No amount of effort fixed it.
I burned out…
and eventually left—with a bad taste in my mouth.
What I Couldn’t See Then
It’s only years later that I can see it clearly:
I had become my own worst enemy.
My attention was locked inward—
on proving, performing, protecting.
Not on contributing.
Not on the room.
Not on others.
What Changed
In my next role, I worked for a woman who helped me change.
She did something simple—and profound.
She affirmed me.
But more importantly, she redirected me.
Away from self-protection…
and toward my strengths.
Toward contribution.
Around that same time, I immersed myself in learning—books, leadership development, deeper personal work.
And I came to understand something that has stayed with me ever since:
You can only take people as far as you’ve come.
If I wanted to truly impact others, I had to do my own work.
There were no shortcuts.
Some insights came quickly.
But real change—the kind that shows up under pressure—took time.
And practice.
And humility.
The Leadership Shift
Looking back, the difference between me and the colleague I envied wasn’t talent.
It was orientation.
She was outward-focused.
Grounded. Present.
I was inward-focused.
Evaluating. Striving. Tight.
That’s the shift:
Metanoia is the move from self-focus to contribution.

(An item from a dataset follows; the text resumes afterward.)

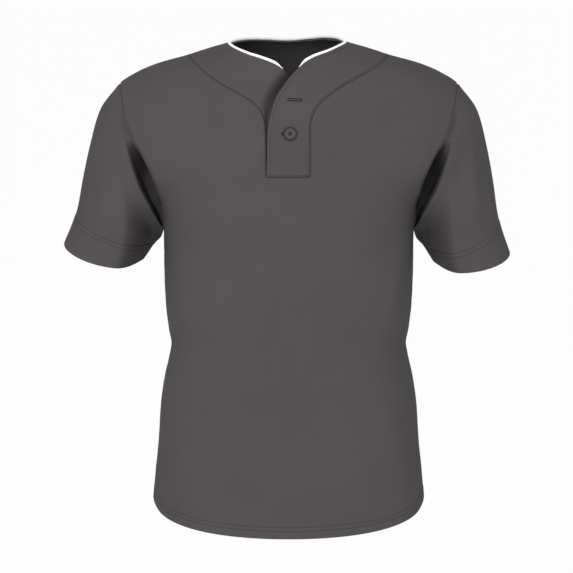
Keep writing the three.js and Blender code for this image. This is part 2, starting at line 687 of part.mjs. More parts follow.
// Sleeve: a tube from the armhole to the cuff, with a deep turned hem of even depth
function sleevePanel(side) {
  const steps = 2 * ARM_STEPS;
  const hemStart = (round) => {
    const length = SLEEVE_UNDERARM_LENGTH +
      ((SLEEVE_UPPER_LENGTH - SLEEVE_UNDERARM_LENGTH) * (1 + Math.cos(round))) / 2;
    return 1 - SLEEVE_HEM / length;
  };
  const rows = Array.from({ length: SLEEVE_ROWS + 1 }, (_, j) => j / SLEEVE_ROWS);
  const row = (alongAt) => Array.from({ length: steps + 1 }, (_, i) => {
    const round = (2 * Math.PI * (i % steps)) / steps;
    return [round, alongAt(round)];
  });
  const grid = [
    ...rows.map((share) => row((round) => share * hemStart(round))),
    ...SLEEVE_HEM_ROWS.map((share) => row((round) => hemStart(round) + share * (1 - hemStart(round)))),
  ];
  const ordered = side > 0 ? grid : grid.map((line) => [...line].reverse());
  return clothWall([ordered], ([round, along]) => {
    const normal = sleeveNormal(side, round, along);
    const point = sleeveSurface(side, round, along)
      .addScaledVector(normal, sleeveFolds(side, round, along));
    return { point, normal, thickness: along > hemStart(round) + 1e-6 ? HEM_CLOTH : CLOTH };
  });
}

// Piping: a cord in a strip of cloth along the neck, from the underlap round the back to the placket.
// It runs beside the straight edges between the panels' own points, so it keeps one gap from them.
function neckPiping() {
  const right = evenSpots(underlapEdge, ARM_UPPER_STEPS)
    .filter(([, drop]) => drop <= PIPING_RIGHT_END_DROP);
  const left = evenSpots(placketEdge, ARM_UPPER_STEPS)
    .filter(([, drop]) => drop <= PIPING_LEFT_END_DROP);
  const back = backNeckLine(270, 90).slice(1, -1);
  const corners = [
    ...right.map(placeOnBody(underlapLift)),
    ...back.map(placeOnBody()),
    ...left.reverse().map(placeOnBody(placketLift)),
  ];
  const beside = ({ point, normal }, before, after) => {
    const inward = new THREE.Vector3().subVectors(after, before).cross(normal).normalize();
    return point.clone().addScaledVector(inward, PIPING_RADIUS + PIPING_GAP);
  };
  const centres = corners.flatMap((here, i) => {
    const previous = corners[Math.max(i - 1, 0)].point;
    const next = corners[Math.min(i + 1, corners.length - 1)];
    const centre = beside(here, previous, next.point);
    if (next === here) return [centre];
    const middle = {
      point: here.point.clone().lerp(next.point, 0.5),
      normal: here.normal.clone().add(next.normal).normalize(),
    };
    return [centre, beside(middle, here.point, next.point)];
  });
  const section = new THREE.Shape().absarc(0, 0, PIPING_RADIUS, 0, 2 * Math.PI);
  return new THREE.ExtrudeGeometry(section, {
    extrudePath: new THREE.CatmullRomCurve3(centres),
    steps: centres.length - 1,
    curveSegments: PIPING_SIDES / 2,
    bevelEnabled: false,
  });
}

// Button: a flat disc with rounded edges and four sewing holes
function buttonBlank() {
  const face = new THREE.Shape().absarc(0, 0, BUTTON_RADIUS - BUTTON_EDGE, 0, 2 * Math.PI);
  [1, -1].forEach((x) => [1, -1].forEach((y) => {
    const hole = new THREE.Path().absarc(
      x * BUTTON_HOLE_SPREAD, y * BUTTON_HOLE_SPREAD, BUTTON_HOLE_RADIUS - BUTTON_EDGE, 0, 2 * Math.PI, true,
    );
    face.holes.push(hole);
  }));
  return new THREE.ExtrudeGeometry(face, {
    depth: BUTTON_THICKNESS - 2 * BUTTON_EDGE,
    bevelThickness: BUTTON_EDGE,
    bevelSize: BUTTON_EDGE,
    bevelSegments: 1,
    curveSegments: 8,
  }).translate(0, 0, BUTTON_EDGE);
}

// A mesh for a button lying on a panel: it is square to the cloth and clears the highest spot under it
function placedButton(name, at, lift, material) {
  const on = (across, drop) => placeOnBody(lift)([turnAt(across, drop), drop]).point;
  const reach = BUTTON_RADIUS * Math.SQRT1_2;
  const centre = on(at.across, at.drop);
  const sideways = on(at.across + reach, at.drop).sub(on(at.across - reach, at.drop));
  const upwards = on(at.across, at.drop - reach).sub(on(at.across, at.drop + reach));
  const normal = sideways.cross(upwards).normalize();
  const heights = Array.from({ length: 16 }, (_, i) => {
    const turn = (i * Math.PI) / 8;
    const rim = on(at.across + BUTTON_RADIUS * Math.cos(turn), at.drop + BUTTON_RADIUS * Math.sin(turn));
    return rim.sub(centre).dot(normal);
  });
  const rise = Math.max(0, ...heights) + CLOTH / 2 + BUTTON_CLEARANCE;
  const mesh = new THREE.Mesh(buttonBlank(), material);
  mesh.name = name;
  mesh.quaternion.setFromUnitVectors(new THREE.Vector3(0, 0, 1), normal);
  mesh.position.copy(centre.addScaledVector(normal, rise));
  return mesh;
}

const cloth = new THREE.MeshStandardMaterial({ color: CHARCOAL, roughness: 0.9, metalness: 0 });
const white = new THREE.MeshStandardMaterial({ color: WHITE, roughness: 0.8, metalness: 0 });
const plastic = new THREE.MeshStandardMaterial({ color: BUTTON_GREY, roughness: 0.5, metalness: 0 });

function panel(name, geometry, material) {
  const mesh = new THREE.Mesh(geometry, material);
  mesh.name = name;
  return mesh;
}

const jersey = new THREE.Group();
jersey.add(
  panel('front_panel', frontPanel(), cloth),
  panel('back_panel', backPanel(), cloth),
  panel('yoke_right', rightYoke(), cloth),
  panel('yoke_left', leftYoke(), cloth),
  panel('sleeve_right', sleevePanel(-1), cloth),
  panel('sleeve_left', sleevePanel(1), cloth),
  panel('neck_piping', neckPiping(), white),
  placedButton('button_lower', LOWER_BUTTON, placketLift, plastic),
  placedButton('button_upper', UPPER_BUTTON, underlapLift, plastic),
);

export default jersey;
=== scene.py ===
# A short-sleeved baseball jersey with a two-button front, filled out as if it were worn.
# Sizes are in millimetres and become metres in the meshes. +Z is up, +X is towards the wearer's left
# and -Y is the front. The origin is the middle of the neck.

import bpy
import numpy as np
from mathutils import Matrix


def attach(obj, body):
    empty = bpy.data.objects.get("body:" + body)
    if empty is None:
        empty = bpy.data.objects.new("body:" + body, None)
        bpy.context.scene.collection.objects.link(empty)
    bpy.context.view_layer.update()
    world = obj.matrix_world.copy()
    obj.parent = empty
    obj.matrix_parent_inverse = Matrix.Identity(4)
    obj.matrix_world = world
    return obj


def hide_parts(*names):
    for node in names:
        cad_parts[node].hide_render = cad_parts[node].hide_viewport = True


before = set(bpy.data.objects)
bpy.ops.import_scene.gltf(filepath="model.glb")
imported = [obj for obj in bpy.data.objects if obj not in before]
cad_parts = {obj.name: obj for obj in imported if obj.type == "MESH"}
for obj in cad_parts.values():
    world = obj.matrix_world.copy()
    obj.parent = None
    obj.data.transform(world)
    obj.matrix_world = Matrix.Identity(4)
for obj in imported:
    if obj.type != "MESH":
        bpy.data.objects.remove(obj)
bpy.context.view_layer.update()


# Front panel
# One piece of charcoal polyester jersey knit from side seam to side seam, cut out at the top for the
# two yokes. It is sewn to the back, the sleeves and the yokes with the seam allowances turned inside,
# and its lower edge is turned up once and held by two rows of stitches.

MM = 0.001
CLOTH = 1.4
HEM_CLOTH = 2.2
SEAM_GAP = 0.4
BODY_STEP = 3.6


def table(names, *rows):
    """The columns of a table by their names."""
    return dict(zip(names.split(), np.array(rows, float).T))


# Level cuts round the body: half the width, the depths of the front and the back from the line between
# the side seams, how far that line lies behind the middle, and how much the cut is squared off
BODY = table(
    "drop half front back seam square",
    (-10, 72, 52, 38, 10, 0),
    (0, 87, 63, 47, 10, 0),
    (8, 114, 78, 59, 10, 0),
    (20, 151, 86, 73, 10, 0),
    (33, 197, 91, 83, 10, 0),
    (47, 229, 95, 89, 10, 0),
    (62, 252, 98, 94, 9, 0),
    (90, 275, 104, 104, 7, 0),
    (120, 284, 110, 112, 5, 0.01),
    (155, 274, 115, 118, 2, 0.015),
    (190, 241, 119, 121, 1, 0.02),
    (215, 209, 121, 121.5, 0.5, 0.025),
    (236, 192.5, 122, 121, 0, 0.03),
    (260, 187.8, 123, 119.5, 0, 0.03),
    (290, 186, 123, 117, 0, 0.03),
    (340, 185.5, 121, 113, 0, 0.03),
    (390, 183.5, 117, 108, 0, 0.03),
    (430, 179, 114, 105, 0, 0.03),
    (450, 176.5, 113, 104, 0, 0.03),
    (470, 178.5, 113, 104, 0, 0.03),
    (500, 185, 114, 105, 0, 0.03),
    (540, 191, 115, 107, 0, 0.03),
    (600, 195, 117, 111, 0, 0.03),
    (650, 200, 119, 115, 0, 0.03),
    (690, 203, 120, 117, 0, 0.03),
    (740, 204, 120, 118, 0, 0.03),
)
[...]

In meetings, it looks like:
Listening for what’s needed—not what proves you
Building on others instead of competing with them
Asking questions that move things forward
Letting go of perfect—and choosing helpful
Small shifts.
But over time, they change everything.
Why This Matters
As Daniel Goleman has shown, when we are stressed, our ability to access empathy, perspective, and connection narrows.
You can’t be fully influential when you’re internally flooded.
That’s not weakness.
It’s human.
And it’s trainable.
A Leadership Reflection
Where does your attention go under pressure?
Do you become more:
self-aware… or self-conscious?
focused… or guarded?
driven… or disconnected?
And what would it look like to make one small shift—
from proving…
to contributing?
Closing Thought
Career growth is often framed as gaining more—more skill, more visibility, more results.

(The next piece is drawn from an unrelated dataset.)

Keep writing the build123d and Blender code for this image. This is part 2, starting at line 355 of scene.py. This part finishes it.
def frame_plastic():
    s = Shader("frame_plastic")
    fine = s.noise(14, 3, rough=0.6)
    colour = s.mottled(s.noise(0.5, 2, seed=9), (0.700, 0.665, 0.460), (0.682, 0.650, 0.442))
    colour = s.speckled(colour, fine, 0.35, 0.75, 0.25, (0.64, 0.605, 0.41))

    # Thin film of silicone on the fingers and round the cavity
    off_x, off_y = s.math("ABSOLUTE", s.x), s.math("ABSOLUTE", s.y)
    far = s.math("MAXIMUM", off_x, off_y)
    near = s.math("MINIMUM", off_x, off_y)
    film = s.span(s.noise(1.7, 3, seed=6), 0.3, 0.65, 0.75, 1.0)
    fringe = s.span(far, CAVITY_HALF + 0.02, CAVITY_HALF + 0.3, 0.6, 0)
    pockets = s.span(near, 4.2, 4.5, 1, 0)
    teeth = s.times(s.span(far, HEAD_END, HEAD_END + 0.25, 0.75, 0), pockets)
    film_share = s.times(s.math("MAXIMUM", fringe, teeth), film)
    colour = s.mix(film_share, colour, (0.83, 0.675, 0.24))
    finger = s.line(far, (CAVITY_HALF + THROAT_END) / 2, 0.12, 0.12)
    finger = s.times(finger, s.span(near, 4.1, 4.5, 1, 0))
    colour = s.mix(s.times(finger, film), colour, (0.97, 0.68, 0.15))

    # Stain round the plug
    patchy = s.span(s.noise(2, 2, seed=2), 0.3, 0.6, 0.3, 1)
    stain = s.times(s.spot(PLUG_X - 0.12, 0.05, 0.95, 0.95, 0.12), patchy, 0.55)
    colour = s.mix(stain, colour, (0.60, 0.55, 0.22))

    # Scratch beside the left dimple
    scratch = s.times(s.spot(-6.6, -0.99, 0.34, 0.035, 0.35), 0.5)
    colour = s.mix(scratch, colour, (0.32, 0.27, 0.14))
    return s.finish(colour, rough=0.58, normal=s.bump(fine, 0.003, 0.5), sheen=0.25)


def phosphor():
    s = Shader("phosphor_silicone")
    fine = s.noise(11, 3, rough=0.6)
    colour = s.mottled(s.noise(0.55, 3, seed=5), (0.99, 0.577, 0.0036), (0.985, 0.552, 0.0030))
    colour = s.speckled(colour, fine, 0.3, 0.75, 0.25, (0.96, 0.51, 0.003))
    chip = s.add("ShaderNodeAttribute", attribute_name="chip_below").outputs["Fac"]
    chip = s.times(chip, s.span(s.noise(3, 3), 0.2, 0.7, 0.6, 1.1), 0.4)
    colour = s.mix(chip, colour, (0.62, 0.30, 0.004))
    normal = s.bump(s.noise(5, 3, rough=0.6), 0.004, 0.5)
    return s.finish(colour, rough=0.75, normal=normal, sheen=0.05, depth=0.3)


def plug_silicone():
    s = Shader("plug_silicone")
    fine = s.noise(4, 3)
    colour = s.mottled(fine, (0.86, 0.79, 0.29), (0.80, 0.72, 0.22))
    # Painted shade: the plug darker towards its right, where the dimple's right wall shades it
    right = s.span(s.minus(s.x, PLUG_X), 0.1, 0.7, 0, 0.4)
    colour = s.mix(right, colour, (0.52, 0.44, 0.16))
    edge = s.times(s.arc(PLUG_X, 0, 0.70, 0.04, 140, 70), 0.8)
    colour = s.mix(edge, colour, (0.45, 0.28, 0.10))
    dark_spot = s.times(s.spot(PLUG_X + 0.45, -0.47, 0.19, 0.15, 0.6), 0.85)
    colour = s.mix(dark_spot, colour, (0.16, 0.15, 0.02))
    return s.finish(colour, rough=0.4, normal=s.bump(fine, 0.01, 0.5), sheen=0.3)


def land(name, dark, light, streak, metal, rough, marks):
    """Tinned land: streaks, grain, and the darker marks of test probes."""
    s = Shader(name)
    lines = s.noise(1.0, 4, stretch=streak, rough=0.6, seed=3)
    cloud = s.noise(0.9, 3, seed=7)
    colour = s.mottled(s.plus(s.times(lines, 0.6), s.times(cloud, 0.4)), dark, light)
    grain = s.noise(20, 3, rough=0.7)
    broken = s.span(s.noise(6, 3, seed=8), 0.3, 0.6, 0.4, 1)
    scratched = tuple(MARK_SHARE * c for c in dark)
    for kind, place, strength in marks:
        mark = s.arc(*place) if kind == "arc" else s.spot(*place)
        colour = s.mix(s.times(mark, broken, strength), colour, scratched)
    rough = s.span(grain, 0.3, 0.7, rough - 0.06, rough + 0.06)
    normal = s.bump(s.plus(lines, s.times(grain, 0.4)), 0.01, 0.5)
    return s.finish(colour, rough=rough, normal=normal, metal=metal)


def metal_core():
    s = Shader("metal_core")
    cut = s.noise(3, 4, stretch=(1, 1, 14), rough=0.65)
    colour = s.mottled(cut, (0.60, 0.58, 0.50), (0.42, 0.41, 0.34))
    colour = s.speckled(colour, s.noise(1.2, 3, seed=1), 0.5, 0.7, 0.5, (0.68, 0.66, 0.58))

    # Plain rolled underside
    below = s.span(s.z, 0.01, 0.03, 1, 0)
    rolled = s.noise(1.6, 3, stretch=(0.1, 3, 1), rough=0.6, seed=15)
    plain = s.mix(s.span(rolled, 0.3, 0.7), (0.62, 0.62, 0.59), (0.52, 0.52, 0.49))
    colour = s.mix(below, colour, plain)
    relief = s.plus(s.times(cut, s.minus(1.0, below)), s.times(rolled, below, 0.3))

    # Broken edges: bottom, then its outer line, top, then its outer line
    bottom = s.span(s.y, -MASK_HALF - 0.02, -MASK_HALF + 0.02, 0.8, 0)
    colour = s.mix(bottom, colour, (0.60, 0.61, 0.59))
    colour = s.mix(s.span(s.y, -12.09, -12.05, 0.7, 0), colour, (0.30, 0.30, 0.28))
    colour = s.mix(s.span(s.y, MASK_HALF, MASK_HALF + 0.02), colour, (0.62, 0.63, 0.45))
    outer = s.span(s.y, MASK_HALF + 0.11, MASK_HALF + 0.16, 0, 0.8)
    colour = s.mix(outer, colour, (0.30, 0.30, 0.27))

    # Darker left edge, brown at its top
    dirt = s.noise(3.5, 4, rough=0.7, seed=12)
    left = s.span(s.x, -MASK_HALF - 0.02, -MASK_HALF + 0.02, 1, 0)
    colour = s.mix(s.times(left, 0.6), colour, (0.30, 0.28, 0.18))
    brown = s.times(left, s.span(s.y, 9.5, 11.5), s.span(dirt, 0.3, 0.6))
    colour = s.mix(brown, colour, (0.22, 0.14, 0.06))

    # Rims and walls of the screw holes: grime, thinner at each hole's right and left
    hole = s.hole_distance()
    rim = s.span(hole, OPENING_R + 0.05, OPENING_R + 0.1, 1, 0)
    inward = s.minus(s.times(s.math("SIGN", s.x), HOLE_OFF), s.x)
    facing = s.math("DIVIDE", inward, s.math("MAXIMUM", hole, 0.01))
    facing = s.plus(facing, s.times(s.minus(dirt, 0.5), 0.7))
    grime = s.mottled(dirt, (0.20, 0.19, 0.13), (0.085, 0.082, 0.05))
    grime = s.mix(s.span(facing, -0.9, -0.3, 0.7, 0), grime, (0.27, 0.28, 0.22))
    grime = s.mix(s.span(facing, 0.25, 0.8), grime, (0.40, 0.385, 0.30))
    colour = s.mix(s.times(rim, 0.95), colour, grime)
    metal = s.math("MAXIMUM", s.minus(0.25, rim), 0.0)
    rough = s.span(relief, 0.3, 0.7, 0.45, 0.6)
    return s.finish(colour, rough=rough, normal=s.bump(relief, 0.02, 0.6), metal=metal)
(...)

But some of the most important growth happens in a quieter way.
A turning.
Again and again.
Away from self-protection…
and toward presence.
Toward contribution.
Toward something larger than your own performance.
Those moments won’t look dramatic.
But over time, they shape how others experience you—
and who you become.
And sometimes, the very struggles we wish we could avoid…
become the ones that lead us there.
“The leaders who grow are not the ones who focus on themselves the most—
but the ones who learn, over time, to move beyond themselves.”